Le coût de l’importation du blé
Il est difficile d’évoquer l’idée d’une stratégie de réalisation de la sécurité alimentaire en Egypte sans que l’autosuffisance en blé ne soit son cœur ou son échine dorsale. C’est la seule voie qui permette à la stratégie d’être crédible, de ne pas tomber dans le piège du délire et du mensonge ou de provoquer des dégâts à long et court terme. La stratégie actuelle vise à hausser le niveau d’autosuffisance d’environ 50% à 55% en 2025. Le ministère américain de l’agriculture prévoit que les importations égyptiennes au cours de la nouvelle campagne agricole 2023-24 monteront pour atteindre 12 millions de tonnes de blé accusant une augmentation de 9% par rapport au niveau prévu pour la saison en cours. En outre, il prévoit une augmentation des importations égyptiennes de maïs de 21% par rapport à l’année écoulée 22/23. L’Egypte est le plus grand importateur de blé en Afrique du nord et le sixième importateur de maïs dans le monde.

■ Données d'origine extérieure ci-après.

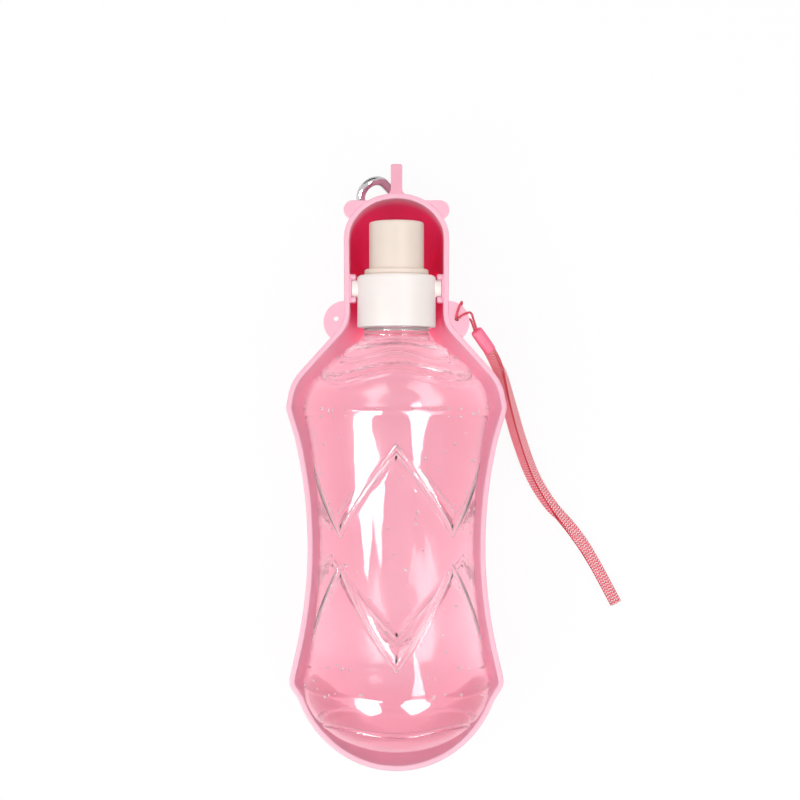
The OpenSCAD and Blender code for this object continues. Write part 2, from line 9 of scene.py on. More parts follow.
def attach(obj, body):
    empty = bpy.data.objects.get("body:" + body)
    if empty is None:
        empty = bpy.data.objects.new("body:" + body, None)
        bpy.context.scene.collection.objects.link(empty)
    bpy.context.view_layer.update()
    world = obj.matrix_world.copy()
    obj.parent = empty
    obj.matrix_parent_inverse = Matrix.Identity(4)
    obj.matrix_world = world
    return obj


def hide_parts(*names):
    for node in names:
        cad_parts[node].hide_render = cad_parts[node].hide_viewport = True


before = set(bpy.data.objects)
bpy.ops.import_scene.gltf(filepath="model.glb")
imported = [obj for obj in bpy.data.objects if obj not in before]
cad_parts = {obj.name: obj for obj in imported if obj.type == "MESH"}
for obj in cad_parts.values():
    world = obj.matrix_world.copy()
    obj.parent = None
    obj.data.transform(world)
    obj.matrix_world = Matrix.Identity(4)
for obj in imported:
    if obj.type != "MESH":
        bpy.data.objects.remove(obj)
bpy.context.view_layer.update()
scene = bpy.context.scene

hingeY = 71.7
hingeZ = 40.2
rimZ = 42.7

# camera: straight above the rim, as far off as the picture's perspective asks for
print("camera")
viewer = dict(x=1.4, y=27.0, above=650, fieldWide=320)
lens = bpy.data.cameras.new("photoCamera")
lens.sensor_width = 36
lens.lens = 36 * viewer["above"] / viewer["fieldWide"]
eye = bpy.data.objects.new("photoCamera", lens)
eye.location = (viewer["x"] / 1000, viewer["y"] / 1000, (rimZ + viewer["above"]) / 1000)
scene.collection.objects.link(eye)
scene.camera = eye


class Wire:                                   # a socket that can be used in sums
    def __init__(self, finish, socket):
        self.finish = finish
        self.socket = socket

    def sum(self, operation, *values):
        return self.finish.node("ShaderNodeMath", {"operation": operation},
                                dict(enumerate(values)))

    def __add__(self, other): return self.sum("ADD", self, other)
    def __radd__(self, other): return self.sum("ADD", other, self)
    def __mul__(self, other): return self.sum("MULTIPLY", self, other)


class Finish:                                 # a material on one Principled shader
    def __init__(self, name, **fixed):
        self.material = bpy.data.materials.new(name)
        self.material.use_nodes = True
        self.tree = self.material.node_tree
        self.shader = self.tree.nodes["Principled BSDF"]
        self.out = self.tree.nodes["Material Output"]
        for socket, value in fixed.items():
            self.put(self.shader.inputs[socket.replace("_", " ")], value)

    def put(self, socket, value):
        if isinstance(value, Wire):
            self.tree.links.new(value.socket, socket)
        elif socket.type == "RGBA" and len(value) == 3:
            socket.default_value = (*value, 1)
        else:
            socket.default_value = value

    def node(self, kind, settings=None, values=None, output=0):
        made = self.tree.nodes.new(kind)
        for name, value in (settings or {}).items():
            if name == "stops":
                ramp = made.color_ramp.elements
                while len(ramp) < len(value):
                    ramp.new(0.5)
                for stop, (place, colour) in zip(ramp, value):
                    stop.position = place
                    stop.color = (*colour, 1)
            else:
                setattr(made, name, value)
        for name, value in (values or {}).items():
            self.put(made.inputs[name], value)
        return Wire(self, made.outputs[output])

    def drive(self, **wires):                 # what changes over the surface
        for socket, value in wires.items():
            self.put(self.shader.inputs[socket.replace("_", " ")], value)

    def place(self):                          # the point on the piece, in metres
        return self.node("ShaderNodeTexCoord", output="Object")

    def axes(self):
        split = self.node("ShaderNodeSeparateXYZ", values={0: self.place()}).socket.node
        return [Wire(self, split.outputs[i]) for i in range(3)]

    def mark(self, name):                     # a number kept on the mesh
        return self.node("ShaderNodeAttribute", {"attribute_name": name}, output="Fac")

    def sine(self, value):
        return self.node("ShaderNodeMath", {"operation": "SINE"}, {0: value})

    def ramp(self, value, low, high):         # 0 at low, 1 at high, smooth between
        return self.node("ShaderNodeMapRange", {"interpolation_type": "SMOOTHSTEP"},
                         {0: value, 1: low, 2: high})

    def speckle(self, size, detail=2.0, stretch=(1, 1, 1)):
        spread = self.node("ShaderNodeMapping", values={"Vector": self.place(), "Scale": stretch})
        return self.node("ShaderNodeTexNoise", values={
            "Vector": spread, "Scale": 1000 / size, "Detail": detail}, output=0)

    def blend(self, share, one, other):
        return self.node("ShaderNodeMix", {"data_type": "RGBA"}, {0: share, 6: one, 7: other},
                         output=2)

    def rays(self, kind):                     # what is known of the ray that arrives
        return self.node("ShaderNodeLightPath", output=kind)

    def layered(self, share, under, over):    # the surface is over where share is 1
        both = self.node("ShaderNodeMixShader", values={0: share})
        self.tree.links.new(under, both.socket.node.inputs[1])
        self.tree.links.new(over.socket, both.socket.node.inputs[2])
        self.tree.links.new(both.socket, self.out.inputs["Surface"])
        return both.socket

    def bump(self, height, depth):            # depth in millimetres
        return self.node("ShaderNodeBump", values={
            "Strength": 1.0, "Distance": depth / 1000, "Height": height})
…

Le montant de la facture d’importation de blé pour l’exercice 21/22 est de l’ordre d’environ 4,2 milliards de dollars. Y est exclu le coût du transport, du fret , de l’assurance et de l’inspection. Normalement, les prix du blé importé est publié selon ceux de la livraison des marchandises à bord du navire au port d'embarquement (FOB) et non à la livraison au port de débarquement des importations( CIF). La valeur des importations de blé dépassent celles des exportations des produits agricoles, vu qu’elles accaparent le taux de 127 % de la valeur des exportations du secteur agricole égyptien dont les cultures commerciales telles l’orange, la pomme de terre et la fraise, etc. qui ont atteint le chiffre record de 3,3 milliards de dollars en 2022. Si l’on ajoute les importations égyptiennes de maïs et des autres denrées alimentaires, la facture d’importation des céréales des huiles végétales dépasseront de 20% la valeur des importations.

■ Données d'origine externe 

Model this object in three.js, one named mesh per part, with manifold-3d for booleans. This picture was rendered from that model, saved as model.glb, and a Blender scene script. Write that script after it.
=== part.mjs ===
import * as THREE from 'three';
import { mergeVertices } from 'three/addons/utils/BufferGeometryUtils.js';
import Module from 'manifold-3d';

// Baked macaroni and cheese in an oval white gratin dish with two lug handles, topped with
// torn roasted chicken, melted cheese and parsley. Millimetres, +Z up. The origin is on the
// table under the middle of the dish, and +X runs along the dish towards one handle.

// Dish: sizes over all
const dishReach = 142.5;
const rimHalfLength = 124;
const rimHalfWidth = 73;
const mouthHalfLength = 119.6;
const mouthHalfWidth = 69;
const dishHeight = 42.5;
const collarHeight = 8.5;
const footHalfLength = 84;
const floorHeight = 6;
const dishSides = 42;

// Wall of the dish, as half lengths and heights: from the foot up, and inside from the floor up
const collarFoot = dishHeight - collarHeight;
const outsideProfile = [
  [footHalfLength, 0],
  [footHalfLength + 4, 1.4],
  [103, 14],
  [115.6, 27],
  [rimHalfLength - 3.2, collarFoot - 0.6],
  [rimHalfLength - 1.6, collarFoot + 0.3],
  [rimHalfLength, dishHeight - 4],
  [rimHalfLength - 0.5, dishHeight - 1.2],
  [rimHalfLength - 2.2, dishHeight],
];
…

Et pour couvrir le coût de financement des besoins d’importations du blé, le gouvernement égyptien a eu recours, en l’exercice actuel, à un certain nombre de sources financières diverses dont « La Société Islamique Internationale de Financement du Commerce» qui finance les importations selon la formule islamique de transaction «La Mourabaha» qui permet à la partie financière de participer aux bénéfices de la transaction. C’est un type de financement à court terme qui doit être assuré d’une manière saisonnière au cours de la période convenue. La transaction de financement contractée par la Société couvre les besoins d’importation du blé, du pétrole brut et de ses dérivés. Les facilités de financement convenues au début de l’année dernière valaient 3 milliards de dollars pour passer à 6 milliards de dollars avant la fin de l’exercice dernier permettant ainsi à l’Egypte de doubler la valeur du financement disponible à l’importation du blé de 700 millions de dollars à environ 1,6 milliard de dollars. L’Egypte s’est également entretenue avec le Fonds d’Abu Dhabi en vue d’obtenir un financement d’une valeur de 400 millions de dollars pour importer le blé. Autrement dit, l’Egypte a donc emprunté, depuis le début de l’année en cours, près de 2 milliards de dollars pour financer l’importation du blé; sans compter les facilitations financières et le traitement préférentiel dont elle fait l’objet lors de son importation du pétrole de la Russie et peut-être également de l’Union Européenne. En raison de sa transition d’une économie diversifiée à une dépendance du pétrole et du gaz et de sa négligence des réels secteurs de production en nature- l’agriculture et l’industrie- ce coût, enduré par l’Egypte, augmentera toujours alors que sa capacité de financement baissera. Ainsi, la réduction de la capacité financière de l’Egypte au point de s’endetter pour pourvoir aux besoins alimentaires de sa population ne fera que limiter ses ambitions en deçà de la sécurité alimentaire ou même du «minimum vital » : un abîme où l’on ne doit jamais s’ y engloutir.